• [Problem requirements]
The records below hold a stretch from the line with "Write part 2" through the line with "# place and"; return exactly those lines, ends included, and nothing more.

+--

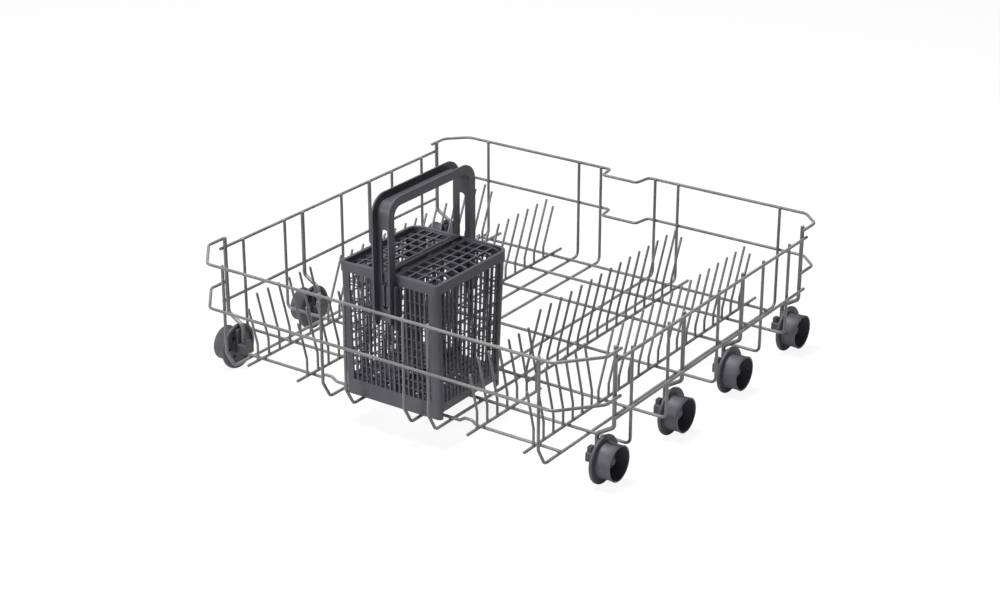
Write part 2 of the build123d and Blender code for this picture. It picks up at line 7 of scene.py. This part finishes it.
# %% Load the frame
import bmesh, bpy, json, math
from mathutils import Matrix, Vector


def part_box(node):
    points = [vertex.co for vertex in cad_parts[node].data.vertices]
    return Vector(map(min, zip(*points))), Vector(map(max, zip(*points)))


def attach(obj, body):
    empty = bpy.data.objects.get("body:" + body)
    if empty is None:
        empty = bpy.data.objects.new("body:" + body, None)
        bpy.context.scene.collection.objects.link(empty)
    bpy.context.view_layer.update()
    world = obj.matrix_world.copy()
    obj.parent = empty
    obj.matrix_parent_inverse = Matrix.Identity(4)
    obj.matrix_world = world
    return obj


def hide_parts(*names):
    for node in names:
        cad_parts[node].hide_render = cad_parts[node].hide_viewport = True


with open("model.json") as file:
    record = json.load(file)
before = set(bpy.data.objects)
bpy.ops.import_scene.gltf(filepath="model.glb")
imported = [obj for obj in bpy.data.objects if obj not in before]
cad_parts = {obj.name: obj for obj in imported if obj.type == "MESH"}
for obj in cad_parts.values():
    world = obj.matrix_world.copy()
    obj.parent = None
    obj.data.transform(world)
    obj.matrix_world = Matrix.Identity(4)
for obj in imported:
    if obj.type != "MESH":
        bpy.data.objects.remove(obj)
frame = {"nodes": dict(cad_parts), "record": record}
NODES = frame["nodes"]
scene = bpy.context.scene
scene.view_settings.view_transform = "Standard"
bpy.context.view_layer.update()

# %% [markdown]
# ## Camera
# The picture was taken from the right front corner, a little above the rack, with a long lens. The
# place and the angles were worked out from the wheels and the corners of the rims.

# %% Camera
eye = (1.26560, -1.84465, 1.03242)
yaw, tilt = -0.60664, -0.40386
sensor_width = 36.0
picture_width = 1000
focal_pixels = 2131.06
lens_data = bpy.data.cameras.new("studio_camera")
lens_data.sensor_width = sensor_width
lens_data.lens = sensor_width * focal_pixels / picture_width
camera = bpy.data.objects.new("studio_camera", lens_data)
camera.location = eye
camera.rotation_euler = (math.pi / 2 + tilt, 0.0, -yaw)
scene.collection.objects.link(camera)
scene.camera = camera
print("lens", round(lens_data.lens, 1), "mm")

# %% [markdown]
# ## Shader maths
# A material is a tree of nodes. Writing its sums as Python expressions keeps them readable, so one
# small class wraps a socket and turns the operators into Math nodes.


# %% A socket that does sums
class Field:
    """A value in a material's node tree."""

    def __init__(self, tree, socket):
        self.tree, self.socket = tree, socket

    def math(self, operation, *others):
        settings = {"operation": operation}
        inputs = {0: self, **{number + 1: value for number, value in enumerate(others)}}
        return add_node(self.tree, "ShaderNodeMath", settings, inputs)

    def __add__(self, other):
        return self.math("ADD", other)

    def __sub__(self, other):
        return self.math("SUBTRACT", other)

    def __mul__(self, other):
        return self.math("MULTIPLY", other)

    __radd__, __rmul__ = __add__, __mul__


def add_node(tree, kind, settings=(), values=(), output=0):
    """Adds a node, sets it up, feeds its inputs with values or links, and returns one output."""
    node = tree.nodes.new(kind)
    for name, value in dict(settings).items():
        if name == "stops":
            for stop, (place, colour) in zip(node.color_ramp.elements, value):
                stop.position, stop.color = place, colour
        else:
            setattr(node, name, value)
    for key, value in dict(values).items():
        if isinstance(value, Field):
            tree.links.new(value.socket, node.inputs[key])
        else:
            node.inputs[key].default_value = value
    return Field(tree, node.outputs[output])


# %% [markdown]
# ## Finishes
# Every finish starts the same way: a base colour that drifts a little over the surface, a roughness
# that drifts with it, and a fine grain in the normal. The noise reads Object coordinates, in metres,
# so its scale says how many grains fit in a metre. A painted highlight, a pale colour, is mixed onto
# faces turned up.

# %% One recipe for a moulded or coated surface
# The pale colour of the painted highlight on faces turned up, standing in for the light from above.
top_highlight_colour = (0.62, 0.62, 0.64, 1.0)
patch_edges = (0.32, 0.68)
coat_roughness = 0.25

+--

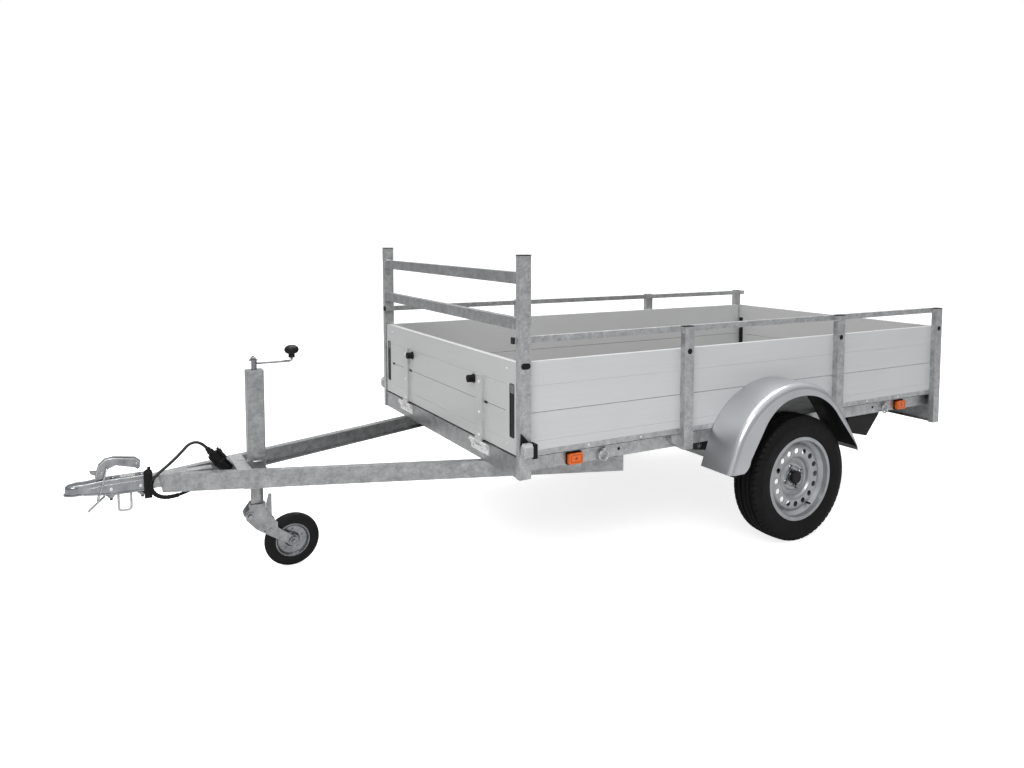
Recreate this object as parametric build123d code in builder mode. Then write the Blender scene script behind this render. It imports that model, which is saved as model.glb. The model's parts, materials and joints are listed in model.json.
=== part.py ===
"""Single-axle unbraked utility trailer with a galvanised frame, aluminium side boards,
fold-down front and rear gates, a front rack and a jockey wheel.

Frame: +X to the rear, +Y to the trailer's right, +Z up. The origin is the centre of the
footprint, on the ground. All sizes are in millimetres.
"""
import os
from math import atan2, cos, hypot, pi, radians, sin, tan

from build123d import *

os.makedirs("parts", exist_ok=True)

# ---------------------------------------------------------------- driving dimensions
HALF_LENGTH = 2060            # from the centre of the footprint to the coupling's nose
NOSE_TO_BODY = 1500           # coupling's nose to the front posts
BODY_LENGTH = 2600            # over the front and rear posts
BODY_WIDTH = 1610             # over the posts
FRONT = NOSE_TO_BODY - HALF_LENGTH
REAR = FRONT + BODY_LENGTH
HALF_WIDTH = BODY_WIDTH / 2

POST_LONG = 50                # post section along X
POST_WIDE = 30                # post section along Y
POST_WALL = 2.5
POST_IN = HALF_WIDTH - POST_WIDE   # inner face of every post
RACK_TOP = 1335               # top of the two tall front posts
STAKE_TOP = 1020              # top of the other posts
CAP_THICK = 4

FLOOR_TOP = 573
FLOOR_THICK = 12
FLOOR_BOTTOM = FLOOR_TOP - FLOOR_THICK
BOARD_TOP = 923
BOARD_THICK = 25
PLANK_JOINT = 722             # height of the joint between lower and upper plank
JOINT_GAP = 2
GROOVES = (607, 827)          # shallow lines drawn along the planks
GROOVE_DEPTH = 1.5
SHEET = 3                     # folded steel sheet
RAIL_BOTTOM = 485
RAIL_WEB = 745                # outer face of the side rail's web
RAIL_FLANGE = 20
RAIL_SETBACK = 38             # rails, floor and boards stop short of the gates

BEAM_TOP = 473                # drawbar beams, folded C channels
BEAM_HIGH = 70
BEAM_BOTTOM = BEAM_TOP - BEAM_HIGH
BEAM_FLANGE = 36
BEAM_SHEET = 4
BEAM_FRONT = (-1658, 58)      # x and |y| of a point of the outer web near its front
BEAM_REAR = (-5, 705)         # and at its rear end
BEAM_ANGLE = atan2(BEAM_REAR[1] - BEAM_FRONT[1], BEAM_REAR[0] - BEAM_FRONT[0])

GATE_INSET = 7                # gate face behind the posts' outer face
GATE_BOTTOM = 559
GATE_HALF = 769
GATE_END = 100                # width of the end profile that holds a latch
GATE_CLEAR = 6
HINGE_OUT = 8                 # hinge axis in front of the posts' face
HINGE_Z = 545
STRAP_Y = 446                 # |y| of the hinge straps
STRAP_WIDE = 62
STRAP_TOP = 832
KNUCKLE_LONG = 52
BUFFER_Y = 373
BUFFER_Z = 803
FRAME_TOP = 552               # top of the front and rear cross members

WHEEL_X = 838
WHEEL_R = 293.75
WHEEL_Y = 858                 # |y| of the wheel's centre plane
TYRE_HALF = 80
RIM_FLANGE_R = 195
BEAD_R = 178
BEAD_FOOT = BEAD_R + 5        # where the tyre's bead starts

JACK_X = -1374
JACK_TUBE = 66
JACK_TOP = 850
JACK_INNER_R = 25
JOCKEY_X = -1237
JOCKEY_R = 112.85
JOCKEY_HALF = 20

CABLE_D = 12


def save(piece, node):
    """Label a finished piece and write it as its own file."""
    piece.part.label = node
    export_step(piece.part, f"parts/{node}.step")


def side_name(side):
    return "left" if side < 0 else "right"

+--

• [Finished answer]
Write part 2 of the build123d and Blender code for this picture. It picks up at line 7 of scene.py. This part finishes it.
# %% Load the frame
import bmesh, bpy, json, math
from mathutils import Matrix, Vector


def part_box(node):
    points = [vertex.co for vertex in cad_parts[node].data.vertices]
    return Vector(map(min, zip(*points))), Vector(map(max, zip(*points)))


def attach(obj, body):
    empty = bpy.data.objects.get("body:" + body)
    if empty is None:
        empty = bpy.data.objects.new("body:" + body, None)
        bpy.context.scene.collection.objects.link(empty)
    bpy.context.view_layer.update()
    world = obj.matrix_world.copy()
    obj.parent = empty
    obj.matrix_parent_inverse = Matrix.Identity(4)
    obj.matrix_world = world
    return obj


def hide_parts(*names):
    for node in names:
        cad_parts[node].hide_render = cad_parts[node].hide_viewport = True


with open("model.json") as file:
    record = json.load(file)
before = set(bpy.data.objects)
bpy.ops.import_scene.gltf(filepath="model.glb")
imported = [obj for obj in bpy.data.objects if obj not in before]
cad_parts = {obj.name: obj for obj in imported if obj.type == "MESH"}
for obj in cad_parts.values():
    world = obj.matrix_world.copy()
    obj.parent = None
    obj.data.transform(world)
    obj.matrix_world = Matrix.Identity(4)
for obj in imported:
    if obj.type != "MESH":
        bpy.data.objects.remove(obj)
frame = {"nodes": dict(cad_parts), "record": record}
NODES = frame["nodes"]
scene = bpy.context.scene
scene.view_settings.view_transform = "Standard"
bpy.context.view_layer.update()

# %% [markdown]
# ## Camera
# The picture was taken from the right front corner, a little above the rack, with a long lens. The
# place and the angles were worked out from the wheels and the corners of the rims.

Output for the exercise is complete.